The court held further in Mrs Higgs’ case that the dismissal of an employee merely because they have expressed a religious or other protected belief to which the employer, or a third party with whom it wishes to protect its reputation, objects will constitute unlawful direct discrimination within the meaning of the Equality Act.

It further found, “However, if the dismissal is motivated not simply by the expression of the belief itself (or third parties’ reaction to it) but by something objectionable in the way in which it was expressed, determined objectively, then the effect of the decision in Page v NHS Trust Development Authority is that the dismissal will be lawful if, but only if, the employer shows that it was a proportionate response to the objectionable feature”– i.e. if dismissal was objectively justified.

In this case, “The school sought to justify her dismissal on the basis that the posts in question were intemperately expressed and included insulting references to the promoters of gender fluidity and “the LGBT crowd”. which were liable to damage the school’s reputation in the community: the posts had been reported by one parent and might be seen by others. However, neither the language of the posts nor the risk of reputational damage was capable of justifying the Claimant’s dismissal in circumstances where she had not said anything of the kind in work or displayed any discriminatory attitudes in her treatment of pupils.” The school’s actions were not justified under article 9 (‘freedom of thought, conscience and religion’) and article 10, (‘freedom of expression’) the ECHR and consequentially unlawful discrimination under the Equality Act 2010.

In summary, going forward, the effect of the Court of Appeal’s decision is that dismissal of an employee to protect an employer’s reputation because they have expressed a protected belief   to which the employer or a third party  objects, it, may very well amount to unlawful direct discrimination.

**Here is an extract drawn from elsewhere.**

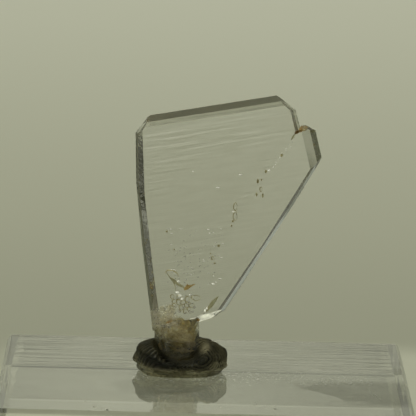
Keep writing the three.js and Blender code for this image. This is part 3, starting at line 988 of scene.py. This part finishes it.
def putty_skin():
    """Points of the lump in millimetres above the block, ring by ring from the top to the foot."""
    angle = np.linspace(0, 2 * pi, PUTTY_STEPS, endpoint=False)[None, :]
    share = np.linspace(0, 1, PUTTY_RINGS + 1)[1:, None]
    ridge = finger_ridge(angle, share)
    waist = WAIST * PUTTY_HEIGHT
    below = share > WAIST_SHARE
    turn = np.where(below, (share - WAIST_SHARE) / (1 - WAIST_SHARE), share / WAIST_SHARE)
    swell = np.where(below, 1 - (1 - PUTTY_FOOT) * turn ** 2, np.sin(turn * pi / 2) ** 0.9)
    x = (PUTTY_HALF[0] + ridge) * putty_reach(angle) * swell * np.cos(angle)
    y = (PUTTY_HALF[1] + ridge) * putty_reach(angle) * swell * np.sin(angle)
    dome = (PUTTY_HEIGHT - waist) * np.clip(np.cos(turn * pi / 2), 0, 1) ** 0.75
    dome = dome + ridge * (1 - turn ** 2) / 2
    dip = DIP_DEPTH * np.exp(-((x / DIP_HALF_WIDTH) ** 4)) / (1 + np.exp((y - DIP_BACK) / DIP_EDGE))
    z = np.where(below, waist * (1 - turn), waist + dome * (1 - dip))
    return np.stack([PUTTY_AT.x + x, PUTTY_AT.y + y, z], axis=-1)


def skin_normals(skin):
    around = np.roll(skin, -1, axis=1) - np.roll(skin, 1, axis=1)
    down = np.gradient(skin, axis=0)
    normal = np.cross(down, around)
    return normal / np.maximum(np.linalg.norm(normal, axis=-1, keepdims=True), 1e-9)


def segment_distance(spot, start, end):
    nearest, share = geometry.intersect_point_line(spot, start, end)
    if share < 0:
        nearest = start
    elif share > 1:
        nearest = end
    return (spot - nearest).length


def groove_distance(point):
    """Distance from the groove that parts the front of the right shoulder from its rim."""
    if point.y > GROOVE_BACK:
        return inf
    spot = Vector((point.x, point.z))
    return min(segment_distance(spot, start, end) for start, end in zip(GROOVE, GROOVE[1:]))


def finger_marks(point):
    """Height of the fine curved marks of fingertips, of folds near the foot and of the groove."""
    wander = noise.fractal(point / WANDER_SCALE, 1.0, 2.0, 3)
    whorl = RIGHT_WHORL if point.x > WHORLS_MEET else LEFT_WHORL
    wave = sin(2 * pi * (point - whorl).length / MARK_PITCH + MARK_SWAY * wander)
    patch = min(max(0.75 + 1.6 * noise.noise(point / PATCH_SCALE + Vector((4, 0, 0))), 0.4), 1)
    spot = Vector(part / scale for part, scale in zip(point, FOLD_SCALE))
    folds = noise.fractal(spot, 1.0, 2.0, 3)
    low = min(max((FOLD_TOP - point.z) / FOLD_FADE, 0), 1)
    marks = MARK_HEIGHT * wave * patch * (1 - low) + FOLD_HEIGHT * folds * low + WANDER_HEIGHT * wander
    return marks - GROOVE_DEPTH * exp(-(groove_distance(point) / GROOVE_WIDTH) ** 2)


def marked_rings(bm):
    """Rings of points on the lump's skin, raised or sunk by the marks."""
    skin = putty_skin()
    rings = []
    for ring, ring_normals in zip(skin, skin_normals(skin)):
        points = []
        for place, normal in zip(ring, ring_normals):
            point = Vector(place)
            fade = min(point.z / MARK_FOOT, 1)
            point += Vector(normal) * finger_marks(point) * fade
            points.append(bm.verts.new((point.x * MM, point.y * MM, BLOCK_TOP + max(point.z, 0) * MM)))
        rings.append(points)
    return rings


def add_putty():
    """The lump, as the model has it, with finer marks."""
    bm = bmesh.new()
    rings = marked_rings(bm)
    top = bm.verts.new(sum((vertex.co for vertex in rings[0]), Vector()) / PUTTY_STEPS)
    foot = bm.verts.new((PUTTY_AT.x * MM, PUTTY_AT.y * MM, BLOCK_TOP))
    for step in range(PUTTY_STEPS):
        after = (step + 1) % PUTTY_STEPS
        bm.faces.new((top, rings[0][step], rings[0][after]))
        bm.faces.new((foot, rings[-1][after], rings[-1][step]))
        for first, second in zip(rings, rings[1:]):
            bm.faces.new((first[step], second[step], second[after], first[after]))
    for face in bm.faces:
        face.smooth = True
    make_piece("putty", bm, putty_material(), node="putty_mount", slot="putty")


# ---- studio

def add_floor():
    bm = bmesh.new()
    bmesh.ops.create_circle(bm, cap_ends=True, segments=96, radius=FLOOR_RADIUS)
    bmesh.ops.translate(bm, verts=bm.verts, vec=(0, 0, -FLOOR_DROP))
    make_object("floor", bm, floor_material())


def add_light(name, kind, place, power, aim=None, **settings):
    """A light that faces down, or at a place, and lights matt surfaces alone."""
    light = bpy.data.lights.new(name, kind)
    light.energy = power
    for key, value in settings.items():
        setattr(light, key, value)
    made = new_object(name, light)
    made.location = place
    if aim:
        made.rotation_euler = (Vector(aim) - Vector(place)).to_track_quat("-Z", "Y").to_euler()
    made.visible_camera = False
    made.visible_glossy = False
    made.visible_transmission = False


def add_lights():
    """One broad light from behind, round patches of light on the floor, and one on the putty's front."""
    add_light("back", "AREA", BACK_LIGHT, BACK_POWER, size=BACK_SIZE)
    for name, middle, radius, power, softness in POOLS:
        spread = 2 * atan2(radius, POOL_HEIGHT)
        add_light(name, "SPOT", (*middle, POOL_HEIGHT), power, spot_size=spread, spot_blend=softness,
                  shadow_soft_size=0.005)
    add_light("putty_light", "SPOT", PUTTY_LIGHT, PUTTY_POWER, aim=PUTTY_LIGHT_AIM,
              spot_size=PUTTY_SPREAD, spot_blend=0.4, shadow_soft_size=0.01)


def stage_card(name, bm, material):
    """A stage card that is seen only in and through what mirrors or refracts it."""
    card = make_object(name, bm, material)
    card.visible_camera = False
    card.visible_diffuse = False
    card.visible_shadow = False
    return card


def add_flag(name, low, high, level):
    """A dark card that shades what the crystal and the block mirror and refract."""
    bm = bmesh.new()
    made = bmesh.ops.create_cube(bm, size=1.0)["verts"]
    low, high = Vector(low), Vector(high)
    for vertex in made:
        vertex.co = (low + high) / 2 + Vector(a * b for a, b in zip(vertex.co, high - low))
    material, graph, shader = new_material(name)
    graph.fill(shader, {"Base Color": rgba(tuple(level * channel for channel in PALE)), "Roughness": 0.9})
    stage_card(name, bm, material)


def far_card_material():
    """Glows all over, less in its shade and more in its disc."""
    material, graph, shader = new_material("far_card")
    place = graph.place()
    shade = graph.ramp(graph.reach(place, *FAR_SHADE), 0.85, 1.25, *FAR_SHADE_LEVEL)
    disc = graph.ramp(graph.reach(place, *FAR_DISC), 1.02, 0.98, 0, FAR_DISC_LEVEL)
    level = graph.maths("MAXIMUM", shade, disc)
    graph.fill(shader, {
        "Base Color": rgba((0, 0, 0)),
        "Emission Color": rgba(PALE),
        "Emission Strength": level,
    })
    return material


def add_far_card():
    """A dim card far behind, whose mirror image darkens the right of the block's top."""
    bm = bmesh.new()
    (left, low), (right, high) = FAR_CARD
    corners = ((left, low), (right, low), (right, high), (left, high))
    bm.faces.new([bm.verts.new((x * MM, FAR_CARD_BACK * MM, z * MM)) for x, z in corners])
    card = stage_card("far_card", bm, far_card_material())
    card.visible_transmission = False


def direction(azimuth, elevation):
    """Unit vector at these angles in degrees; azimuth 0 is straight back, and + is to the right."""
    azimuth, elevation = radians(azimuth), radians(elevation)
    return Vector((sin(azimuth) * cos(elevation), cos(azimuth) * cos(elevation), sin(elevation)))


def add_sky_patch(graph, middle, edge, low, high):
    """A level that rises from low to high in a soft round patch of the sky."""
    sky = graph.add("ShaderNodeTexCoord").outputs["Generated"]
    nearness = graph.vector_maths("DOT_PRODUCT", sky, direction(*middle))["Value"]
    inner, outer = [cos(radians(angle)) for angle in edge]
    return graph.ramp(nearness, outer, inner, low, high)


def add_world():
    """A dim sky with a bright soft patch behind the part and two small lights."""
    world = bpy.data.worlds.new("world")
    graph = Graph(world)
    level = add_sky_patch(graph, *PATCH)
    level = graph.maths("ADD", level, add_sky_patch(graph, *SKYLIGHT))
    window = add_sky_patch(graph, *WINDOW)
    graph.fill(graph.tree.nodes["Background"], {
        "Color": graph.blend(window, PALE, WINDOW_COLOR),
        "Strength": graph.maths("ADD", level, graph.times(window, WINDOW_LEVEL)),
    })
    bpy.context.scene.world = world


def set_bounces():
    """Light zigzags many times inside a thin crystal before it finds a way out."""
    cycles = bpy.context.scene.cycles
    cycles.max_bounces = BOUNCES
    cycles.glossy_bounces = BOUNCES
    cycles.transmission_bounces = BOUNCES


def add_camera():
    camera = bpy.data.cameras.new("camera")
    camera.lens = CAMERA_LENS
    camera.clip_start = 0.05
    camera.clip_end = 10
    ahead = direction(CAMERA_AZIMUTH, -CAMERA_ELEVATION)
    level = ahead.cross(UP).normalized()
    up = level.cross(ahead)
    right = cos(CAMERA_ROLL) * level + sin(CAMERA_ROLL) * up
    up = right.cross(ahead)
    turn = Matrix((right, up, -ahead)).transposed().to_4x4()
    made = new_object("camera", camera)
    made.matrix_world = Matrix.Translation(CAMERA_AIM - CAMERA_DISTANCE * ahead) @ turn
    bpy.context.scene.camera = made


add_camera()
add_world()
add_floor()
set_bounces()
add_lights()
for flag in FLAGS:
    add_flag(*flag)
add_quartz()
add_notch_stains()
add_brown_specks()
add_pale_specks()
add_loops()
add_cracks()
add_leaves()
add_ochre_rims()
add_root_veils()
add_far_card()
add_block()
add_dust()
add_putty()
bpy.context.scene.view_settings.view_transform = "Standard"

In most forms of direct discrimination, there is no defence to an argument of being treated less favourably on ‘protected grounds’ (although there is a justification defence in direct age discrimination cases enshrined in statute in Northern Ireland). In effect, and in line with Page an employer will not be found to have discriminated on ‘protected grounds’ for dismissing an employee if the reason for its actions were not the belief itself but the inappropriate manner in which the belief is manifested and dismissal is an objectively justified and proportionate sanction.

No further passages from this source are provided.